Divorces are messy; my parents are divorced. The process can become an emotional and financial roller coaster that seemingly begins and ends with the rider's car flying off the rail. The key is that you never know it's coming.
Treat your relationship with unprecedented respect. Consideration, compromise, trust, etc. You get the point - don't get married on a whim.
Letting Schools Teach your Kids about Finance
Um, Houston, we have a problem; my kid is 16 and has no idea how to handle money.
Listen, our schools have major issues and we all know it. One of these huge problems is that there is absolutely zero education on personal finance. If Mommy didn't open a savings account for you when you were 6, you'd have nothing and you may have never even been in a bank.

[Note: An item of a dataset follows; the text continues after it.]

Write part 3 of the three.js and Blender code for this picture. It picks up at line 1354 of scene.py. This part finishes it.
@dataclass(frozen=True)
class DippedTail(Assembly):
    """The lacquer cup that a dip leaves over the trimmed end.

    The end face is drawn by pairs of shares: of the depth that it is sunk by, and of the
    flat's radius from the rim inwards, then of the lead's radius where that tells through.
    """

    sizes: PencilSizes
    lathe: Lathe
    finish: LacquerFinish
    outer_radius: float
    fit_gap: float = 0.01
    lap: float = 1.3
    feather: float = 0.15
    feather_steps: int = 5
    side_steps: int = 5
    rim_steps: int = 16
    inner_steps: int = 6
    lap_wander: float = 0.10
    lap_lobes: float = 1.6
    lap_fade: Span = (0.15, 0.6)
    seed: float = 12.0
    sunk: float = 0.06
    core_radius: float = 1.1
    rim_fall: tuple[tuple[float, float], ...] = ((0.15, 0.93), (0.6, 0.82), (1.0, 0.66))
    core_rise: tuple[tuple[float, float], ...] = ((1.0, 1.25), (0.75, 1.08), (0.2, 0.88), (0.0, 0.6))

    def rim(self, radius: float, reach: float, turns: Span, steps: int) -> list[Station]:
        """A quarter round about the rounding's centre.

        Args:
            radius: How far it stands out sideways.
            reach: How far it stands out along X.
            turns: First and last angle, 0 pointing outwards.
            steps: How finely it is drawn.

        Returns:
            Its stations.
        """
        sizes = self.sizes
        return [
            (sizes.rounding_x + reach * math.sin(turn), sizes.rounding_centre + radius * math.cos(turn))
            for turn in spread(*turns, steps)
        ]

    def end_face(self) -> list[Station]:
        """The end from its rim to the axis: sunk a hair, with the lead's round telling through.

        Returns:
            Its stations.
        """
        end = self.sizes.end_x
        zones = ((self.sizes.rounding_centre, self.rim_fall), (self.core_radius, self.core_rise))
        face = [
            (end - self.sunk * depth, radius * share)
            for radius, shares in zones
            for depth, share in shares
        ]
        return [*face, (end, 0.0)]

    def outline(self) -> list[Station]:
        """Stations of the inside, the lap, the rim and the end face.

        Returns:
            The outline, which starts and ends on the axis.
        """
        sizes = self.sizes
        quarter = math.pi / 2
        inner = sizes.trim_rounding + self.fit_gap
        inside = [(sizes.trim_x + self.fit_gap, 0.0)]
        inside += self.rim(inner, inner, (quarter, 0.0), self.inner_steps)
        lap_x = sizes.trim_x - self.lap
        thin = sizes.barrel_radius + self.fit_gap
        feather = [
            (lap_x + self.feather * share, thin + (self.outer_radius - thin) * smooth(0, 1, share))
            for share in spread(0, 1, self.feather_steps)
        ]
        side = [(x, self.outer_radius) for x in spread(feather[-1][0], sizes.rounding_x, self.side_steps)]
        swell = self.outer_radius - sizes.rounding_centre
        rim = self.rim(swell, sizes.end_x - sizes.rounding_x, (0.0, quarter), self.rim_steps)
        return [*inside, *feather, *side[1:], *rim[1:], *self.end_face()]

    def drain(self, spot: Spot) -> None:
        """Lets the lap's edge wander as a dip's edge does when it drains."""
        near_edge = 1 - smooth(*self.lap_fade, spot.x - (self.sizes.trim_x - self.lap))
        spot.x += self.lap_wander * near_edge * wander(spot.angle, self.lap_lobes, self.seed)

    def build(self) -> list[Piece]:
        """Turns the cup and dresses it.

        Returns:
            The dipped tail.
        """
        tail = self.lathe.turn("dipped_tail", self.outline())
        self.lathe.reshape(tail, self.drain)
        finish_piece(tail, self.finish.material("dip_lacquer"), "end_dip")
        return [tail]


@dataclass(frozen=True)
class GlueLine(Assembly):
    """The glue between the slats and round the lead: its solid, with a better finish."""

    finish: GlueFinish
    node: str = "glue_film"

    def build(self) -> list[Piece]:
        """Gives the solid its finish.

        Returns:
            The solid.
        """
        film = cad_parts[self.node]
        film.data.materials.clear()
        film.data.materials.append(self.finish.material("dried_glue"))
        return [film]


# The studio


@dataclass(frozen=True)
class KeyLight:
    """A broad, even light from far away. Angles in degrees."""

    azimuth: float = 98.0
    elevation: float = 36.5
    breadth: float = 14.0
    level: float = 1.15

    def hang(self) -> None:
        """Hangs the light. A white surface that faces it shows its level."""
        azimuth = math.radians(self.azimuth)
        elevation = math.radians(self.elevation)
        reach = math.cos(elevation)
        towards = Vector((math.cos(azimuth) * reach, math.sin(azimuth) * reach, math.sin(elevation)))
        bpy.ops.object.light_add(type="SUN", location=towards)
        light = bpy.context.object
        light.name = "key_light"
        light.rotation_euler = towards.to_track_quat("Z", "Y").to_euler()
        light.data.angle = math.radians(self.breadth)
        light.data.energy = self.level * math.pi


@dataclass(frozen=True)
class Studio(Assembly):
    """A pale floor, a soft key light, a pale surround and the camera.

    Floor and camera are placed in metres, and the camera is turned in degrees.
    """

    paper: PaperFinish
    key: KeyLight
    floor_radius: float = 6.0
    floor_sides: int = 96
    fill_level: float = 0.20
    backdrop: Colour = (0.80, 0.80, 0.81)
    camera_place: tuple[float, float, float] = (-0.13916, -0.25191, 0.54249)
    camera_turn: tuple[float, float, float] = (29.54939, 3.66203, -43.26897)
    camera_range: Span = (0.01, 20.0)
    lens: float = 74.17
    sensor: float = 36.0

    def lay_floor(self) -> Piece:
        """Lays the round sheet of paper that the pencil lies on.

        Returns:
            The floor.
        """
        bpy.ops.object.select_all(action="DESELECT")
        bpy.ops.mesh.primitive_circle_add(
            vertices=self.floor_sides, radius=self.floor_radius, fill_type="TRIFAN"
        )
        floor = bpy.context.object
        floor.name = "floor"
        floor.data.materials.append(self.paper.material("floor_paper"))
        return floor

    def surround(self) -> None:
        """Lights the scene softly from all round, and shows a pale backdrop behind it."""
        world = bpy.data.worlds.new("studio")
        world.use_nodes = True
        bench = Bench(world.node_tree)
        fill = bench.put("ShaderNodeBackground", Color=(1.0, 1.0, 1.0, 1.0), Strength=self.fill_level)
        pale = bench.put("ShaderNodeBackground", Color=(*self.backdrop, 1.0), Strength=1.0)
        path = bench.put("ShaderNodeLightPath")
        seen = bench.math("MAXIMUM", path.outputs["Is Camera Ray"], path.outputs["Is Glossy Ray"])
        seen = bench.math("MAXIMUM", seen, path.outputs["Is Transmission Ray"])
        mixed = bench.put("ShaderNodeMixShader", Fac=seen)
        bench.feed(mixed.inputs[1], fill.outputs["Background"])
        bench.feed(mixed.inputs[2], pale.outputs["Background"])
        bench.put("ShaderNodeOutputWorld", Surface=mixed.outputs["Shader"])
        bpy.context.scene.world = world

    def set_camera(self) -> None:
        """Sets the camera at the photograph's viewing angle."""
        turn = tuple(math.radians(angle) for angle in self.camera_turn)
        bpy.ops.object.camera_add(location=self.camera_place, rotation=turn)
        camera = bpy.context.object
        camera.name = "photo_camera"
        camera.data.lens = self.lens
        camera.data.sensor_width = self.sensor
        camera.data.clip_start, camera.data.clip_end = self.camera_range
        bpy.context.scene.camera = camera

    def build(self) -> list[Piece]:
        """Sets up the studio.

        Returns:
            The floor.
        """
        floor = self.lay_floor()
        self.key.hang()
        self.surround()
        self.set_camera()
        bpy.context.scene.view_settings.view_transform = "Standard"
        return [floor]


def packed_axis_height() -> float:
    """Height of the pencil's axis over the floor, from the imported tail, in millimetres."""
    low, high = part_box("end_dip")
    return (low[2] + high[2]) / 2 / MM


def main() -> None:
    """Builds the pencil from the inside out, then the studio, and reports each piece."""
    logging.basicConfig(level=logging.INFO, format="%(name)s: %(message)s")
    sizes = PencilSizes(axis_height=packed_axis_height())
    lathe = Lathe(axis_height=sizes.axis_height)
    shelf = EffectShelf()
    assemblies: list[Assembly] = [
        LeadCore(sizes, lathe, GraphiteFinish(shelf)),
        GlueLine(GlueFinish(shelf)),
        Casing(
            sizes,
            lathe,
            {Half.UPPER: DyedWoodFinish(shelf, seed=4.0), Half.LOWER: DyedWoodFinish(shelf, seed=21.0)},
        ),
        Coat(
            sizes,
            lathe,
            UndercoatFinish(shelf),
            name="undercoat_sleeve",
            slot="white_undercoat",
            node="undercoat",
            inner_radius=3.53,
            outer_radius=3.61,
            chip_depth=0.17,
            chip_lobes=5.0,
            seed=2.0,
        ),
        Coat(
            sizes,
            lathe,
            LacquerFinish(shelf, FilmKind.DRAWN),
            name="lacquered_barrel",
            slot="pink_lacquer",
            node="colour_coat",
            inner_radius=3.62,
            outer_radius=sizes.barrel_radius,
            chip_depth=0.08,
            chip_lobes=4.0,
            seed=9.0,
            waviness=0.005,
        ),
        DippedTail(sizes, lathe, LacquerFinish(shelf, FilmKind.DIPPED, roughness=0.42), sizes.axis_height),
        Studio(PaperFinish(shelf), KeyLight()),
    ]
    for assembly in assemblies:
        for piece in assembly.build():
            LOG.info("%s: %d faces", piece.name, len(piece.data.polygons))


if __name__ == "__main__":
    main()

Knowing this, parents, aunts, uncles, and anyone that cares, needs to teach kids about money. I am not talking about 'saving is good', I am talking about some good knowledge of how credit works, what debt is, how debt hurts you, what investments are, etc. If YOU don't teach your kids these basic principles, you are severely handicapping them.
Do more than give your kid an allowance for mowing the lawn; teach them how to turn that $10 into $12. Not doing so may put you in a never ending spiral of bailing them out of credit card debt.
As I mentioned, there are loads of 'gurus' out there and there are thousands of tips. However, at some point it becomes paralysis by analysis so you do nothing. When it comes to money, have a handful of guiding principles and live by them. Doing so thoroughly will help with the micro issues like impulse purchasing, etc.